Has the extreme winter weather that’s gripped North America, the devastating flooding in the UK or the [insert your own top-of-mind climate-related disaster here] made a case for more ambitious action with you and your Party yet? If not, the release of Working Group II’s 5th assessment report on climate impacts at the end of this month surely will. ECO has long said 2014 must be the year of ambition, so let’s start off on the right foot and make the most of our five days together in Bonn.
There are 3 tasks this ADP session must deliver on to ensure that a draft text is developed by Lima and that countries come to the Ban Ki-moon Summit with ambitious pledges for Paris to close the gap in the near-term.
EIN: Agree on the structure and process for developing a draft negotiating text for this year. We all know what building blocks will form the basis of the deal in Paris — mitigation, adaptation, finance, technology and capacity building — but now it’s time to get into the specifics. It’s imperative that critical elements, like the legal architecture for the 2015 agreement including the compliance regime; an MRV framework that will ensure transparency and environmental integrity; a review mechanism to ratchet up ambition over time; and progress on fleshing out the loss and damage mechanism agreed in Warsaw, not fall off the table. These specifics won’t come out of the plenaries, we need to move to contact groups. There’s no further time to lose here in Bonn.

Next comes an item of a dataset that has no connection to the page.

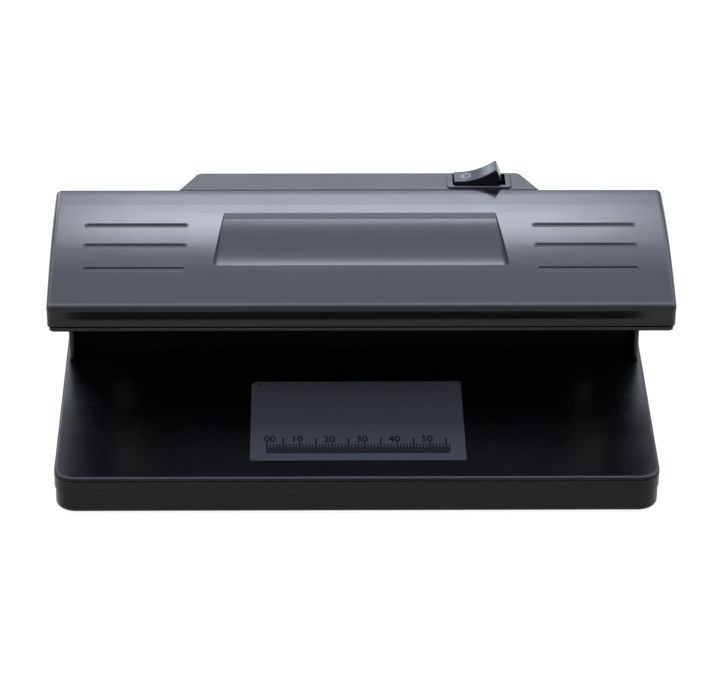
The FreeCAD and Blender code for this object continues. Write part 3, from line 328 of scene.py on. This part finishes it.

DOS: Determine the information that should be included when countries come forward with their proposed post-2020 commitments. Countries have already started work on this front and this information needs to be agreed upon at the June ADP meeting. Waiting until Lima will give Parties little time to reflect on what’s required. For developed countries, the process is rather straightforward, as there can be NO backtracking from Kyoto-style commitments and the need to provide detailed information on their financial commitments and other support for developing country actions. ALL countries must justify how their proposed commitments align with adequacy and equity principles. ECO laments that in Warsaw, Parties couldn’t agree to develop a comprehensive ex-ante equity reference framework. Here in Bonn, Parties can start to remedy this failure, by agreeing to justify their proposed commitments based on a basket of equity indicators. Discussions must also continue on a robust review process to assess the collective and individual adequacy and fairness of proposed commitments, with the final decision on the review process will have to be made at COP 20 in Lima.
TROIS: Ambition, ambition, ambition. The focus in Workstream 2 on renewable energy and energy efficiency at this session is a positive start. The science is clear that a phase out of fossil fuels is necessary, however, the road to a renewable energy future need not (and cannot) wait until then. Additionally, ECO looks forward to preparations for the June Ministerial review of mitigation targets, which will provide developed countries with an important opportunity to put forward the more ambitious emissions reduction targets that are required to help close the huge gigatonnes gap. Developing countries too can discuss what they can do to enhance the ambition of their pre-2020 actions.
By Acting ambitiously on renewable energy and energy efficiency; Developing the structure and process for elaborating a draft text; and Providing clarity on the information needed for proposed commitments; here in Bonn, the ADP can be worthy of its name.